Kerugiannya, pada hal-hal strategis, butuh kerja ekstra untuk konsolidasi. Hal itu terlihat pada saat Partai Kebangkitan Bangsa (PKB), anak kandung NU, hanya meraup kisaran 13 juta suara dari 108 juta warga NU. Dengan kata lain, GP Ansor dan PKB masih butuh program kerja yang jauh lebih menarik di mata warga NU.
Situasi politik memang masih bergulir, dan belum dapat diprediksi apakah NU, PKB, dan GP Ansor akan solid, guyub, gotong royong menjadi satu kesatuan; dengan membawa basis massa masing-masing. Namun begitu, peluang GP Ansor, PKB dan NU solid mendukung Gus Yaqut cukup besar, jika dilihat dari kesamaan ideologi; inklusif, moderat, dan nasionalis-religius.

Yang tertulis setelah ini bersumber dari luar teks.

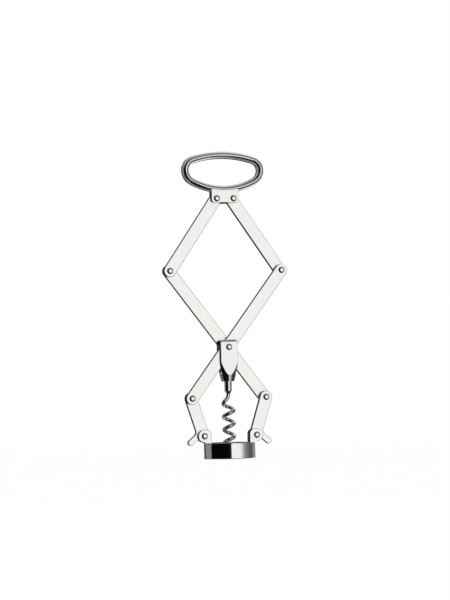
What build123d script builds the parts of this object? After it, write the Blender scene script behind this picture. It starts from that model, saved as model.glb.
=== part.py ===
"""Concertina corkscrew: two crossing bars, four short links, a worm hub, a loop handle and a bottle collar.

Millimetres, +Z up, front towards -Y. The origin is the centre of the collar's bottom rim.
The model stands part extended, as it does when it rests on its collar.
"""

import math
import os

from build123d import *

# Flat bars
bar_width = 7.9
bar_thickness = 3.0
layer_gap = 0.1
bar_edge_break = 0.3

# Linkage, pivot to pivot
lower_link_length = 25.3
crossing_bar_lower = 40.7
crossing_bar_upper = 61.6
upper_link_length = 56.0
lug_pivot_x = 16.9
handle_pivot_x = 5.55
crossing_angle = 37.0

# Fits
side_clearance = 0.05
running_clearance = 0.05
open_pivot_play = 0.95

# Rivets
rivet_radius = 1.5
rivet_head_radius = 2.1
rivet_head_height = 1.0
rivet_flat_radius = 0.8

# Bottle collar
collar_radius = 16.5
collar_height = 10.2
bottle_bore_radius = 15.1
collar_shoulder = 2.5
cork_hole_radius = 12.6
collar_rim_round = 0.4
bottle_lead_in = 0.5

# Lugs on the collar
lug_pivot_rise = 4.5
lug_top_radius = 4.1
lug_inner_reach = 4.7
lug_corner_radius = 3.4
lug_front_ear = 2.2
lug_back_ear = 1.0
lug_rib = 0.6
lug_web = 0.4
lug_edge_break = 0.25

# Tail of each lower link
tail_width = 3.7
tail_reach = 9.4
tail_tip_drop = 1.33
tail_slope = 23.0
tail_upper_fillet = 2.8
tail_lower_fillet = 1.0

# Worm hub
hub_width = 11.1
cheek_thickness = 2.1
hub_above_pivot = 4.7
hub_below_pivot = 22.0
hub_slot_below_pivot = 17.4
hub_tip_radius = 4.15
hub_cone_angle = 15.2
hub_edge_break = 0.25
hub_top_round = 1.5

# Worm
shank_radius = 2.35
shank_seat_depth = 3.5
shank_below_hub = 6.1
shank_taper = 1.9
wire_radius = 1.25
worm_pitch = 8.3
worm_radius_top = 3.42
worm_radius_bottom = 3.0
worm_lead_in = 6.0
worm_lead_in_swing = 30.0
worm_tip_height = 3.0
tip_radius = 0.15
tip_length = 4.6

# Handle
loop_half_width = 27.3
loop_band = 4.7
loop_depth = 8.4
loop_bottom_rise = 3.8
loop_widest_rise = 18.6
loop_top_rise = 30.6
loop_upper_shoulder = 6.8
loop_lower_shoulder = 8.4
bracket_width = 18.0
bracket_rear_width = 15.6
bracket_below_pivot = 2.7
bracket_drop_from_loop = 0.65
bracket_corner_radius = 2.0
bracket_edge_break = 0.2
bracket_slot_margin = 0.25

# Layers across the tool, seen along Y
front_layer_front = -layer_gap / 2 - bar_thickness
front_layer_back = -layer_gap / 2
back_layer_front = layer_gap / 2
back_layer_back = layer_gap / 2 + bar_thickness
fork_inner = back_layer_back + side_clearance
fork_outer = fork_inner + cheek_thickness
slot_middle = front_layer_back + side_clearance

# Angles of the linkage from the vertical
bar_angle = math.radians(crossing_angle)
lower_half = crossing_bar_lower * math.sin(bar_angle)
upper_half = crossing_bar_upper * math.sin(bar_angle)
lower_angle = math.asin((lower_half - lug_pivot_x) / lower_link_length)
upper_angle = math.asin((upper_half - handle_pivot_x) / upper_link_length)

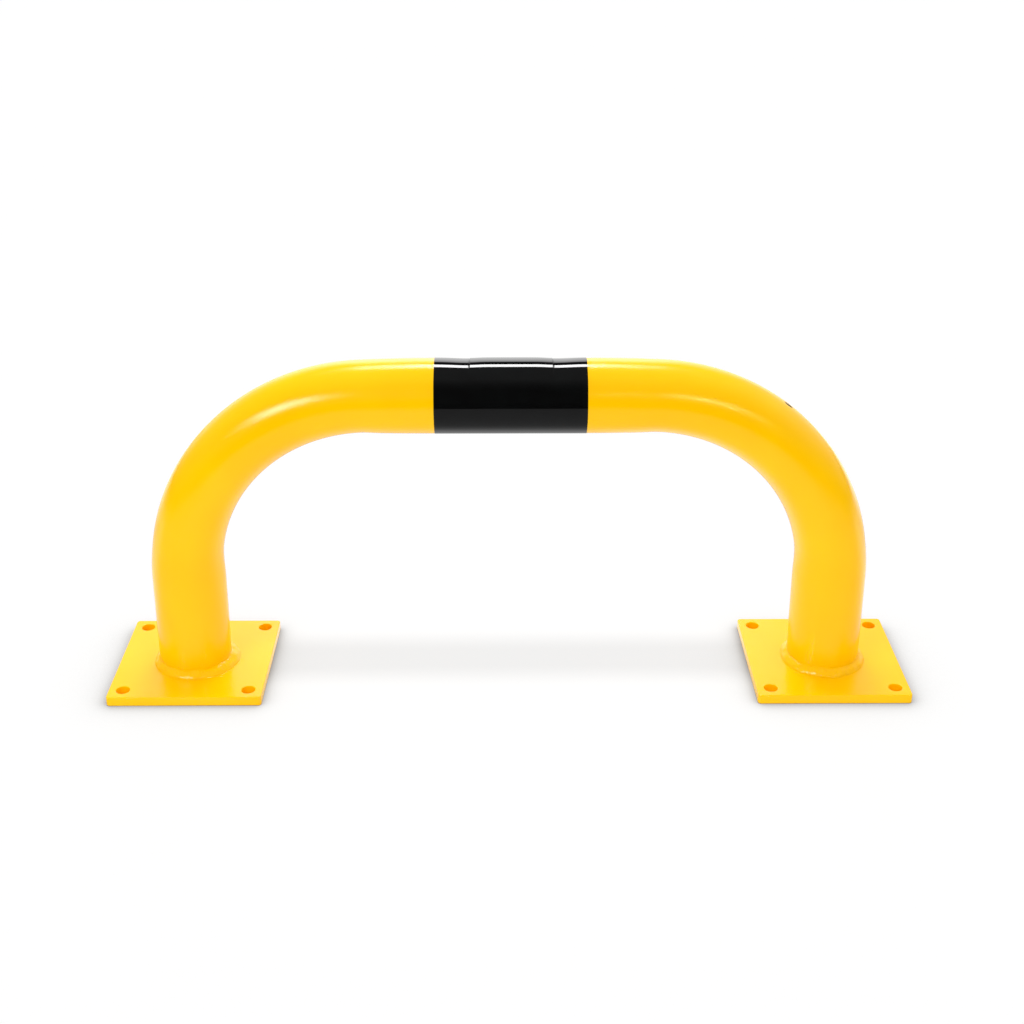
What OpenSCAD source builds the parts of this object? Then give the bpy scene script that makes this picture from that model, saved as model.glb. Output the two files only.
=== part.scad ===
// Steel hoop barrier: a bent tube on two base plates, with a black band on its bar.
//
// Millimetres. X runs along the bar, +Y points away from the viewer, +Z is up.
// The origin is on the floor, midway between the two legs.
// The tube is one length of pipe with two bends. Its cut ends stand on the plates,
// and a fillet weld runs round each foot. The band is thin film round the bar.

/* [Hoop] */
// Width over the outside of both legs
hoop_width = 750; // [620:10:1200]
// Height from the floor to the top of the bar
hoop_height = 350; // [300:10:600]
// Radius of each bend, to the middle of the tube
bend_radius = 195; // [130:5:230]

/* [Tube] */
// Outside diameter of the tube
tube_od = 76.1; // [48.3:0.1:88.9]
// Wall thickness of the tube
tube_wall = 3; // [2:0.1:6]

/* [Base plates] */
// Size of each plate along the bar
plate_width = 160; // [130:5:220]
// Size of each plate across the bar
plate_depth = 160; // [130:5:220]
// Thickness of each plate
plate_thickness = 10; // [6:1:20]
// Radius of the plate's four corners
plate_corner_radius = 3; // [1:0.5:15]

/* [Anchor holes] */
// Diameter of the holes for the floor anchors
hole_diameter = 14; // [9:0.5:20]
// Distance from a hole's centre to the plate's side edge
hole_edge_x = 15; // [12:0.5:25]
// Distance from a hole's centre to the plate's front or back edge
hole_edge_y = 15; // [12:0.5:25]

/* [Welds] */
// Leg length of the fillet weld, up the tube and out over the plate
weld_leg = 7; // [4:0.5:12]
// How far the weld's face bulges beyond a flat one
weld_crown = 0.8; // [0.3:0.1:1.2]

/* [Black band] */
// Length of the band along the bar
band_length = 152; // [40:2:200]
// Thickness of the film
band_thickness = 0.15; // [0.1:0.05:0.6]
// Thickness of the glue between the tube and the film
band_glue = 0.1; // [0.05:0.05:0.3]

/* [Hidden] */
LEFT = -1;
RIGHT = 1;
$fn = 96;

// Colours
SIGNAL_YELLOW = "#FFCC14";
FILM_BLACK = "#121315";

// Where the tube's middle line runs
leg_x = (hoop_width - tube_od) / 2;
bar_z = hoop_height - tube_od / 2;
bend_x = leg_x - bend_radius;
bend_z = bar_z - bend_radius;

// What the weld's round face is drawn with
weld_chord = weld_leg * sqrt(2);
weld_face_radius = weld_chord * weld_chord / (8 * weld_crown) + weld_crown / 2;
weld_face_centre = weld_leg / 2 - (weld_face_radius - weld_crown) / sqrt(2);

// The section of the tube
module tube_section() {
    difference() {
        circle(d = tube_od);
        circle(d = tube_od - 2 * tube_wall);
    }
}

// A straight stretch of tube, from the origin up Z
module straight_tube(length) {
    linear_extrude(height = length) tube_section();
}

// A quarter bend round the origin, from +X up to +Z
module quarter_bend() {
    rotate([90, 0, 0])
        rotate_extrude(angle = 90)
            translate([bend_radius, 0])
                tube_section();
}

// One leg with its bend, as far as the straight bar
module leg_and_bend() {
    translate([leg_x, 0, plate_thickness])
        straight_tube(bend_z - plate_thickness);
    translate([bend_x, 0, bend_z])
        quarter_bend();
}

// The bent pipe, open at both cut ends
module hoop_tube() {
    color(SIGNAL_YELLOW)
        union() {
            leg_and_bend();
            mirror([1, 0, 0]) leg_and_bend();
            translate([-bend_x, 0, bar_z])
                rotate([0, 90, 0])
                    straight_tube(2 * bend_x);
        }
}

// Outline of a plate, centred, with round corners
module plate_outline() {
    reach_x = plate_width / 2 - plate_corner_radius;
    reach_y = plate_depth / 2 - plate_corner_radius;
    square([2 * reach_x, plate_depth], center = true);
    square([plate_width, 2 * reach_y], center = true);
    for (x = [-reach_x, reach_x], y = [-reach_y, reach_y])
        translate([x, y]) circle(r = plate_corner_radius);
}

// A drilled base plate under one leg
module base_plate(side) {
    hole_x = plate_width / 2 - hole_edge_x;
    hole_y = plate_depth / 2 - hole_edge_y;
    color(SIGNAL_YELLOW)
        translate([side * leg_x, 0, 0])
            difference() {
                linear_extrude(height = plate_thickness) plate_outline();
                for (x = [-hole_x, hole_x], y = [-hole_y, hole_y])
                    translate([x, y, -1])
                        cylinder(d = hole_diameter, h = plate_thickness + 2);
            }
}

module left_base_plate() {
    base_plate(LEFT);
}

module right_base_plate() {
    base_plate(RIGHT);
}

// Section of the weld: its corner is where the tube meets the plate
module weld_section() {
    intersection() {
        square(weld_leg);
        translate([weld_face_centre, weld_face_centre])
            circle(r = weld_face_radius);
    }
}

// The fillet weld round one foot
module foot_weld(side) {
    color(SIGNAL_YELLOW)
        translate([side * leg_x, 0, plate_thickness])
            rotate_extrude()
                translate([tube_od / 2, 0])
                    weld_section();
}

module left_weld() {
    foot_weld(LEFT);
}

module right_weld() {
    foot_weld(RIGHT);
}

// The film wrapped round the middle of the bar, off the tube by its glue
module black_band() {
    film_bore = tube_od + 2 * band_glue;
    color(FILM_BLACK)
        translate([-band_length / 2, 0, bar_z])
            rotate([0, 90, 0])
                linear_extrude(height = band_length)
                    difference() {
                        circle(d = film_bore + 2 * band_thickness);
                        circle(d = film_bore);
                    }
}

hoop_tube();
left_base_plate();
right_base_plate();
left_weld();
right_weld();
black_band();
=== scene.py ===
# %% [markdown]
# # A hoop barrier in yellow powder coat
#
# A hoop barrier is one length of round steel tube, bent twice and welded to two drilled plates.
# It is bolted to a floor to keep trucks off a rack or a machine. The whole thing is coated
# yellow, and a sleeve of black film marks the middle of its bar.
#
# The steel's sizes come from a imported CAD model, which is loaded first and never changed.
# Each CAD piece could be shown as it is, but real steel isn't perfect: bends flatten, welds
# ripple and edges are soft. So every piece is made again here with those details, in the
# place of the CAD piece.

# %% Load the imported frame
import math

import bmesh
import bpy
from mathutils import Euler, Matrix, Vector, noise


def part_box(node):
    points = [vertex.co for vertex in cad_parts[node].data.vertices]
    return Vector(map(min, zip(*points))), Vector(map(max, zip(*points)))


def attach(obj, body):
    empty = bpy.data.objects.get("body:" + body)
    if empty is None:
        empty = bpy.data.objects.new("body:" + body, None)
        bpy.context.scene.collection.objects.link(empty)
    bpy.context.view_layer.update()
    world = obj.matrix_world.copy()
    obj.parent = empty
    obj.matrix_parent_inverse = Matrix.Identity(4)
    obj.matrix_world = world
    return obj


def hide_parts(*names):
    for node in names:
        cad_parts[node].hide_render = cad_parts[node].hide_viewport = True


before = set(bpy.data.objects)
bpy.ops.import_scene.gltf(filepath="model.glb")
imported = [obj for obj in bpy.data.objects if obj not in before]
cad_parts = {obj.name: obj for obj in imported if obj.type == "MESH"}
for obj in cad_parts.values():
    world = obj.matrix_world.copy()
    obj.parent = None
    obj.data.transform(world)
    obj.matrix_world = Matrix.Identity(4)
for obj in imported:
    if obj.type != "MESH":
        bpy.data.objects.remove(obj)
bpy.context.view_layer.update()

scene = bpy.context.scene
MM = 0.001


def place_in_scene(name, data):
    """Makes an object of a mesh, a curve, a camera or a lamp, and adds it to the scene."""
    made = bpy.data.objects.new(name, data)
    scene.collection.objects.link(made)
    return made


# %% [markdown]
# ## The camera
#
# The photograph is taken from the front, from about half a metre above the bar, looking down.
# A camera could be moved about by hand until the picture looks right. Here its place was
# worked out from the barrier's known sizes instead: width, height, tube and plates.
# The pitch is how far it looks down. The shift slides the picture a little without tilting
# the upright lines.

# %% Place the camera
PICTURE = 1024
FOCAL_PIXELS = 1577.5
CAMERA_AT = (-9.154, -1475.455, 891.942)
PITCH, YAW, ROLL = 0.39625, 0.00790, 0.00083
CENTRE_LINE = 430
SENSOR = 36
NEAREST, FARTHEST = 0.01, 60


def add_camera():
    data = bpy.data.cameras.new("photo camera")
    data.sensor_width = SENSOR
    data.lens = FOCAL_PIXELS * SENSOR / PICTURE
    data.shift_y = (CENTRE_LINE - PICTURE / 2) / PICTURE
    data.clip_start, data.clip_end = NEAREST, FARTHEST
    camera = place_in_scene("photo camera", data)
    camera.location = Vector(CAMERA_AT) * MM
    aim = Matrix.Rotation(-YAW, 4, "Z") @ Matrix.Rotation(math.pi / 2 - PITCH, 4, "X")
    camera.rotation_euler = (aim @ Matrix.Rotation(ROLL, 4, "Z")).to_euler()
    scene.camera = camera
    return camera


camera = add_camera()
print("lens, mm:", round(camera.data.lens, 1), "shift:", round(camera.data.shift_y, 3))

# %% [markdown]
# ## Small tools for meshes
#
# Three helpers are used all through. One turns points and faces into an object, one smooths
# a value between two limits, and one puts a finished piece in its place: it rides on the
# steel's body, takes its slot's finish and hides the CAD piece that it stands for.

# %% Mesh helpers
def make_piece(name, points, faces):
    """Turns points and faces into an object."""
    mesh = bpy.data.meshes.new(name)
    mesh.from_pydata(points, [], faces)
    mesh.validate()
    return place_in_scene(name, mesh)


def smooth_step(low, high, value):
    """0 up to low, 1 from high on, and a soft S between them."""
    t = min(max((value - low) / (high - low), 0.0), 1.0)
    return t * t * (3 - 2 * t)


def settle(piece, node, material):
    """Gives a piece its material, its body and the CAD piece that it hides."""
    piece.data.materials.clear()
    piece.data.materials.append(material)
    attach(piece, "root")
    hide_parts(node)
    piece.data.calc_loop_triangles()
    print(piece.name, "triangles:", len(piece.data.loop_triangles))


print("a soft step, by quarters:", [smooth_step(0, 1, k / 4) for k in range(5)])

# %% [markdown]
# ## The path of the tube
#
# The tube's middle line goes up the left leg, round a quarter bend, along the bar, round the
# other bend and down the right leg. A curve object with a bevel would make such a tube in one
# step, but it keeps the section round all the way. Here the line is a function of the distance
# along it, so that the section can change where the real one does.
#
# `at` gives the place on the line, `out` points away from the hoop's inside, and `turn` is the
# angle of the line: 90 degrees going up the left leg, 0 along the bar, -90 going down.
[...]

Ideologi tetap perlu dibaca sebagai modal politik. Ideologi bagaikan pintu gerbang yang terbuka lebar, terutama untuk berkomunikasi lintas iman dan lintas komunitas. Misalnya, melalui pemikiran Gus Yaqut yang terkenal mengusung Islam Moderat, Tameng Minoritas dan Nonmuslim, serta Nasionalisme-religius, Gus Yaqut (GP Ansor) sejalan dengan PKB dan NU.
Ideologi ini juga pijakan awal membangun koalisi dengan partai-partai nasionalis. Sehingga tantangan berikutnya bukan lagi perkara idealis melainkan soal teknis pembagian jatah kekuasaan. Artinya, jika GP Ansor, PKB dan NU solid mendukung Gus Yaqut pada Pilpres 2024 nanti, maka jatah apa yang paling layak didapatkan? Sebatas ini saja topik yang perlu dimusyawarahkan dengan kaum nasionalis.